Testing and Validation

The implementation includes comprehensive tests that verify compatibility with ECMAScript regex semantics:

  • Parity Tests: Compare behavior against std::regex where possible
  • Edge Cases: Handle corner cases like zero-length matches, nested captures
  • Compatibility Tests: Verify consistent behavior across different string types and usage patterns

Maintenance Notes

  • The implementation prioritizes correctness and ABI independence over maximum performance
  • Features are added based on actual requirements from ROCm profiling tools
  • Regular testing ensures compatibility with target environments
  • Documentation is maintained to explain design decisions and limitations

This custom implementation provides a robust, ABI-independent regex solution that eliminates the compatibility issues that would otherwise plague ROCm profiling tools when deployed across diverse environments.

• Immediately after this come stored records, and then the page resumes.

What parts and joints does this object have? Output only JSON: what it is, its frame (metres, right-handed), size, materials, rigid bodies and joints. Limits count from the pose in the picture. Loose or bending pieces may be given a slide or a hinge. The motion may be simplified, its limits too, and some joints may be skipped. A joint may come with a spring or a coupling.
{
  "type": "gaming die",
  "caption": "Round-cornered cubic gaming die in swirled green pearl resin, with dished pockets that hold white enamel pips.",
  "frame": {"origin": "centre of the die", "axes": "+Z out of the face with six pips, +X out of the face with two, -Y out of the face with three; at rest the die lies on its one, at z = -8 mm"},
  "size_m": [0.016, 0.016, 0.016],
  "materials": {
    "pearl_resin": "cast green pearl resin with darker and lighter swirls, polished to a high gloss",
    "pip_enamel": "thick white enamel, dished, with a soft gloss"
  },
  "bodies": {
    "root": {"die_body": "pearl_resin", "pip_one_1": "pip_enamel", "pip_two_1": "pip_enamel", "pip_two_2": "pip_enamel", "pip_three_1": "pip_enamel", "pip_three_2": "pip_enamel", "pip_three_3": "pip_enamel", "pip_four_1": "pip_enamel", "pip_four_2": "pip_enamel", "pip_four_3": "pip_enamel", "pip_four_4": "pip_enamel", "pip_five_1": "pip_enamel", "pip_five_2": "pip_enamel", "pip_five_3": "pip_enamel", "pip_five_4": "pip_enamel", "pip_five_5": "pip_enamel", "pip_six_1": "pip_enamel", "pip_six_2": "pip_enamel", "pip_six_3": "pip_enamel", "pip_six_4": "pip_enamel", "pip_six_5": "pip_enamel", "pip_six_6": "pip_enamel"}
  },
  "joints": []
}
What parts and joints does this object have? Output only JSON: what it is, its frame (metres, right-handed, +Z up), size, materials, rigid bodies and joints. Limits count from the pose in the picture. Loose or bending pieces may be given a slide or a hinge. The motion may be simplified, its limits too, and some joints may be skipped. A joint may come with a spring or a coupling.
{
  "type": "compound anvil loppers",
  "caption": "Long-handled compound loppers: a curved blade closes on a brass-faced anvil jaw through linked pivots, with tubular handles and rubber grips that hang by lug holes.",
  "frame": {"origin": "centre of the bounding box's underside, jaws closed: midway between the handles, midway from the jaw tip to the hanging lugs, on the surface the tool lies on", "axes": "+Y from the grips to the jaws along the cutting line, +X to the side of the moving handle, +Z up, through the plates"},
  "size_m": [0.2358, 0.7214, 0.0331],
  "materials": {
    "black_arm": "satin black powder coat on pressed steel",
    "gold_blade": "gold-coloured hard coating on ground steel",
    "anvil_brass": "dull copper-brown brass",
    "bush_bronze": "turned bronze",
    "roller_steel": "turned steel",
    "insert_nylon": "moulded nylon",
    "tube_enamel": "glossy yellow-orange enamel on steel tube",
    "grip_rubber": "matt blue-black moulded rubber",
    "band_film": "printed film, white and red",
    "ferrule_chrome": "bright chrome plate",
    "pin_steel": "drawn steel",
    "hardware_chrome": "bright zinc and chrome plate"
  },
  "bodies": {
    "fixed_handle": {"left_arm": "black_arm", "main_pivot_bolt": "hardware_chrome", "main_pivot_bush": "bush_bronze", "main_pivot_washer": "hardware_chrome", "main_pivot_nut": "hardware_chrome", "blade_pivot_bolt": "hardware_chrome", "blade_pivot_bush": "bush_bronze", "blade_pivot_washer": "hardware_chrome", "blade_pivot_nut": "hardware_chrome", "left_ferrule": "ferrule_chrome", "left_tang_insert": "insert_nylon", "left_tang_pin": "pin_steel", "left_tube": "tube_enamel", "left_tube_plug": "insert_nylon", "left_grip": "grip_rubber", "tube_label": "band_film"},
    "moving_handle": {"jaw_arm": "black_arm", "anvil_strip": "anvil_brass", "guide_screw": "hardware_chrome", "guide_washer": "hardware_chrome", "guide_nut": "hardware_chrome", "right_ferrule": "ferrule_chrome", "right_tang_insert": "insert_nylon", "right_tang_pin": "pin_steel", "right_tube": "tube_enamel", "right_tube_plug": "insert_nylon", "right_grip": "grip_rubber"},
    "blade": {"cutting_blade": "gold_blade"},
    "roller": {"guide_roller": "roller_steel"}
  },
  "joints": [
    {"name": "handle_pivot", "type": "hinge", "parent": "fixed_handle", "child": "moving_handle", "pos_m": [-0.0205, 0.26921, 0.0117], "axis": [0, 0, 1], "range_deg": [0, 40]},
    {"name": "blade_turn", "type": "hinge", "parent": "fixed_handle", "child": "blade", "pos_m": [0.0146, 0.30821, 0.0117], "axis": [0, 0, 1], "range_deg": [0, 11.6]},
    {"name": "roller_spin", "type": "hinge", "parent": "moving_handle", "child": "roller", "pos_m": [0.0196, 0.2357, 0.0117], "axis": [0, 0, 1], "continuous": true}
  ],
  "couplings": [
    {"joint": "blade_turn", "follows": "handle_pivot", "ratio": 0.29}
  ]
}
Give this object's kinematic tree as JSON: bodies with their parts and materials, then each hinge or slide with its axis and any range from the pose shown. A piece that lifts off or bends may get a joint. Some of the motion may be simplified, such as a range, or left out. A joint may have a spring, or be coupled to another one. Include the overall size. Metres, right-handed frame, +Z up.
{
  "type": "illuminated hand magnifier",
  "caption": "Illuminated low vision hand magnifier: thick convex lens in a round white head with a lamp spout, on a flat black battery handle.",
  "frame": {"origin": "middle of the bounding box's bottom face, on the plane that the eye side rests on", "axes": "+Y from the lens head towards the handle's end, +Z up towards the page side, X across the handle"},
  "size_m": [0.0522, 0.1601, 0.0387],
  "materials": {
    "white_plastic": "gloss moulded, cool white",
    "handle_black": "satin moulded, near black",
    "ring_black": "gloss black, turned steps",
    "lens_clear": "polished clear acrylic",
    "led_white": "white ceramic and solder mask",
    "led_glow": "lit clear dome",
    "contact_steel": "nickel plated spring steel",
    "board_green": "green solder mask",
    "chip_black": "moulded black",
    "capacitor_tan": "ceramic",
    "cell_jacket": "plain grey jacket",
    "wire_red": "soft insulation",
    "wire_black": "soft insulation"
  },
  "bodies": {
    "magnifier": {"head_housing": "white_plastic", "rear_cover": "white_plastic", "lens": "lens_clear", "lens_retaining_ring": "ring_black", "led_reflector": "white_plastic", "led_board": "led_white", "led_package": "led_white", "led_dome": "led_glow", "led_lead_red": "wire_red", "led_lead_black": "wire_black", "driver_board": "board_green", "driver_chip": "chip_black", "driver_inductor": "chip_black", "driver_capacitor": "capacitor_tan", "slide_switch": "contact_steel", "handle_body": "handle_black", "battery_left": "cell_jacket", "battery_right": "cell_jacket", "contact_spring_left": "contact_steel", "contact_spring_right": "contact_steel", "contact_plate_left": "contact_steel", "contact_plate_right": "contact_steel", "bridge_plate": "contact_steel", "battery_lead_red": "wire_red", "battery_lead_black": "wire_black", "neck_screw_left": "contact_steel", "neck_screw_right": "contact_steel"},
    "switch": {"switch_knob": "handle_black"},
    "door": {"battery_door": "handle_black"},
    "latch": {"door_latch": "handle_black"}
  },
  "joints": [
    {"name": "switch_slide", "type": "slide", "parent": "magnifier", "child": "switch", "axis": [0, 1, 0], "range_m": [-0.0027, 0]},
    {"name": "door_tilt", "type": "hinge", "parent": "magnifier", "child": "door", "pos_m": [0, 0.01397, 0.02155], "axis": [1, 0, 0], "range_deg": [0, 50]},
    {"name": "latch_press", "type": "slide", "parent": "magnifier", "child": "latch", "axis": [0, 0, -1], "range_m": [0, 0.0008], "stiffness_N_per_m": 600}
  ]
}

Notes on ABI Independence Testing

The current test suite includes "compatibility tests" that verify consistent behavior across different string types and usage patterns. However, true ABI independence testing would require:

  1. Cross-compilation builds: Building test applications with different _GLIBCXX_USE_CXX11_ABI settings (0 and 1)
  2. Binary compatibility verification: Ensuring object files compiled with different ABI settings can link together
  3. Runtime validation: Testing that regex functionality works consistently regardless of how dependent libraries were compiled

Such comprehensive ABI testing would require:

# Build with old ABI
g++ -D_GLIBCXX_USE_CXX11_ABI=0 -c test_old_abi.cpp

# Build with new ABI
g++ -D_GLIBCXX_USE_CXX11_ABI=1 -c test_new_abi.cpp

# Link together and verify functionality
g++ test_old_abi.o test_new_abi.o -o cross_abi_test

The current implementation achieves ABI independence by avoiding std::regex entirely, relying instead on minimal standard library components and custom string processing that remains stable across ABI versions.